Account security is something that is fairly close to my heart. Being an avid World of Warcraft player, my account is pretty much sacred and with two of my friends having been hacked within days of each other over the summer, when Blizzard announced that they would be merging game accounts with their Battle.net website, I was apprehensive.

And I was right to – another friend of mine lost access to his account the week after he merged.

We soon found out that it was not an isolated incident, with blogs on a particularly popular website dedicating posts to how security between the mergers must have been so bad, what with all the account hacking going on.

Increasing attempts to hijack other people’s accounts means that game companies must be vigilant in their methods to keep hold of loyal clients.

MMO game accounts are by far the most preyed upon of all online game accounts, with people looking for an underhand way of attaining items or various other achievements.
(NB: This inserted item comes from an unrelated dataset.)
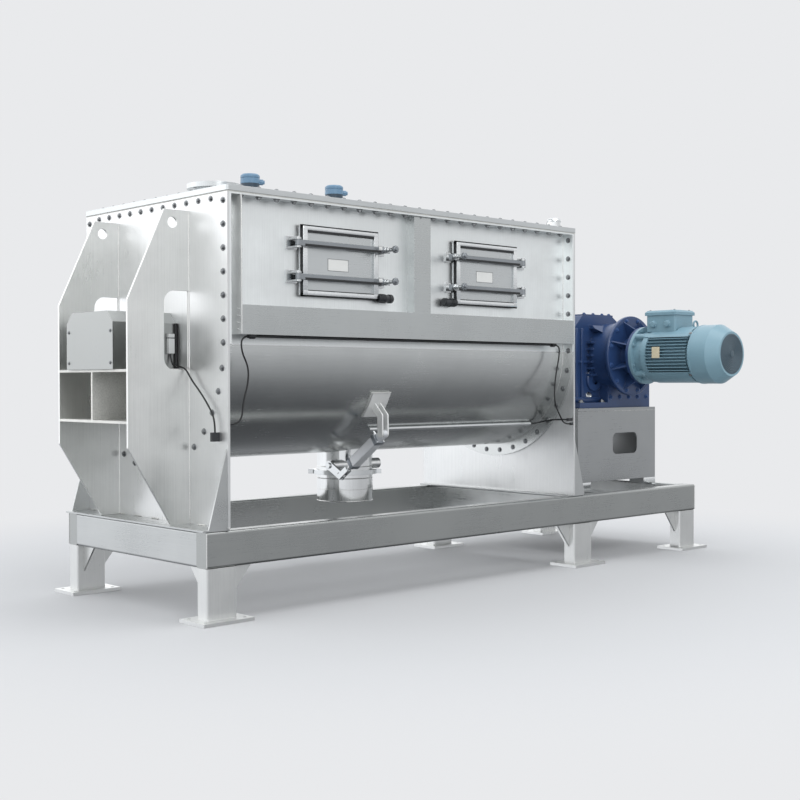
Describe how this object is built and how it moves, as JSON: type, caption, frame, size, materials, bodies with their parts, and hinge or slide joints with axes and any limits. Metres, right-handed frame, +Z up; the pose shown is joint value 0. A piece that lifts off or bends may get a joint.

Blizzard have

upped their security by implementing a Blizzard Authenticator system, where players can request an optional security feature in the form of a small device that can be attached to a keyring. Upon login, players are asked to input a code that is randomly generated every time by the attached Authenticator, thus adding another layer of safety.

A particular feature I like is the one that Runes of Magic utilises. On the login page, a floating keyboard is present in order for players to simply click their password in, bypassing the keyboard if players wish to and therefore foiling attempts to keylog their password. It’s a very simple yet devilishly clever method of countering the most common method of hijacking accounts.

I hope other games companies take note of various methods that the odd handful use to prevent account loss – otherwise the playerbase that they rely on so much may begin to dwindle, much like people taking out their money out of a bank whose shares are falling.